-- Start --

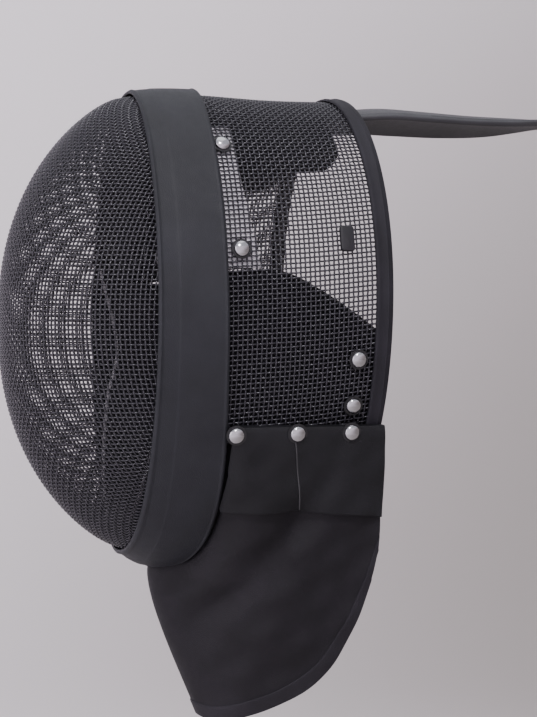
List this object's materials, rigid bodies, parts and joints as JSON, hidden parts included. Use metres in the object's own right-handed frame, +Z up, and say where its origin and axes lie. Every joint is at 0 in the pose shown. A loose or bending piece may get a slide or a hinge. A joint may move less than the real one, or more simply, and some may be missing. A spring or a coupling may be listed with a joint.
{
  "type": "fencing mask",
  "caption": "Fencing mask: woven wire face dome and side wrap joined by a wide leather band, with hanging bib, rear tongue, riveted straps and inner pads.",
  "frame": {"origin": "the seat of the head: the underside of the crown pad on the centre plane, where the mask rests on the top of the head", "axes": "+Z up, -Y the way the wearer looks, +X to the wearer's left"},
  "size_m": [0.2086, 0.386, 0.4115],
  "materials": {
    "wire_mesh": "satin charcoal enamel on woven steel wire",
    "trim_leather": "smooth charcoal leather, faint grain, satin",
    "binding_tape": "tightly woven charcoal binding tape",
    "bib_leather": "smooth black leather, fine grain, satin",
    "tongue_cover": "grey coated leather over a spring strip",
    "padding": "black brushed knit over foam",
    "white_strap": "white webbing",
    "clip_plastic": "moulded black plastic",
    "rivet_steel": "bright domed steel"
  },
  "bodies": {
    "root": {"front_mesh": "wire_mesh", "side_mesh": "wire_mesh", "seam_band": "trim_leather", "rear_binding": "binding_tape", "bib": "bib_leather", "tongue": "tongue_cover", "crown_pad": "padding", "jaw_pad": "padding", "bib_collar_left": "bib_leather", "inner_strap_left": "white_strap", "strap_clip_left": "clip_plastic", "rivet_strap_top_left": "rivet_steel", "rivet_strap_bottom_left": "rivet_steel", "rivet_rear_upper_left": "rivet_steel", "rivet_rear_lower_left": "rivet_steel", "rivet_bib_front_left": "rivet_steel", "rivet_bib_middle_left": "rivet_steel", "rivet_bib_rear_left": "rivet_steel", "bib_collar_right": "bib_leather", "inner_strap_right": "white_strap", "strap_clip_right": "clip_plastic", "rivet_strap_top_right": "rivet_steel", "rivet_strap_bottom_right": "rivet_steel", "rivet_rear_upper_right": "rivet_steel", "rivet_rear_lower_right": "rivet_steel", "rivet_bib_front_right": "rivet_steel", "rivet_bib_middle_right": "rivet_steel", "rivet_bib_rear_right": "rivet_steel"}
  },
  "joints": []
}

-- End --

Requirement ▸
Repeat the material word for word, in full.

Task output ▸
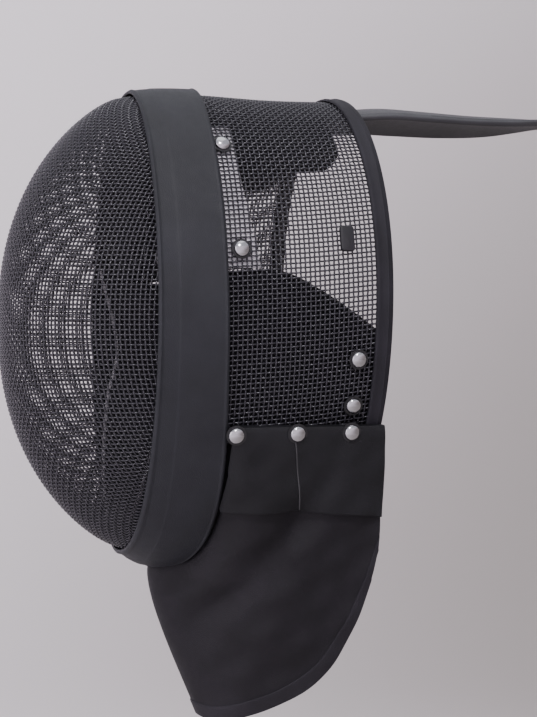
List this object's materials, rigid bodies, parts and joints as JSON, hidden parts included. Use metres in the object's own right-handed frame, +Z up, and say where its origin and axes lie. Every joint is at 0 in the pose shown. A loose or bending piece may get a slide or a hinge. A joint may move less than the real one, or more simply, and some may be missing. A spring or a coupling may be listed with a joint.
{
  "type": "fencing mask",
  "caption": "Fencing mask: woven wire face dome and side wrap joined by a wide leather band, with hanging bib, rear tongue, riveted straps and inner pads.",
  "frame": {"origin": "the seat of the head: the underside of the crown pad on the centre plane, where the mask rests on the top of the head", "axes": "+Z up, -Y the way the wearer looks, +X to the wearer's left"},
  "size_m": [0.2086, 0.386, 0.4115],
  "materials": {
    "wire_mesh": "satin charcoal enamel on woven steel wire",
    "trim_leather": "smooth charcoal leather, faint grain, satin",
    "binding_tape": "tightly woven charcoal binding tape",
    "bib_leather": "smooth black leather, fine grain, satin",
    "tongue_cover": "grey coated leather over a spring strip",
    "padding": "black brushed knit over foam",
    "white_strap": "white webbing",
    "clip_plastic": "moulded black plastic",
    "rivet_steel": "bright domed steel"
  },
  "bodies": {
    "root": {"front_mesh": "wire_mesh", "side_mesh": "wire_mesh", "seam_band": "trim_leather", "rear_binding": "binding_tape", "bib": "bib_leather", "tongue": "tongue_cover", "crown_pad": "padding", "jaw_pad": "padding", "bib_collar_left": "bib_leather", "inner_strap_left": "white_strap", "strap_clip_left": "clip_plastic", "rivet_strap_top_left": "rivet_steel", "rivet_strap_bottom_left": "rivet_steel", "rivet_rear_upper_left": "rivet_steel", "rivet_rear_lower_left": "rivet_steel", "rivet_bib_front_left": "rivet_steel", "rivet_bib_middle_left": "rivet_steel", "rivet_bib_rear_left": "rivet_steel", "bib_collar_right": "bib_leather", "inner_strap_right": "white_strap", "strap_clip_right": "clip_plastic", "rivet_strap_top_right": "rivet_steel", "rivet_strap_bottom_right": "rivet_steel", "rivet_rear_upper_right": "rivet_steel", "rivet_rear_lower_right": "rivet_steel", "rivet_bib_front_right": "rivet_steel", "rivet_bib_middle_right": "rivet_steel", "rivet_bib_rear_right": "rivet_steel"}
  },
  "joints": []
}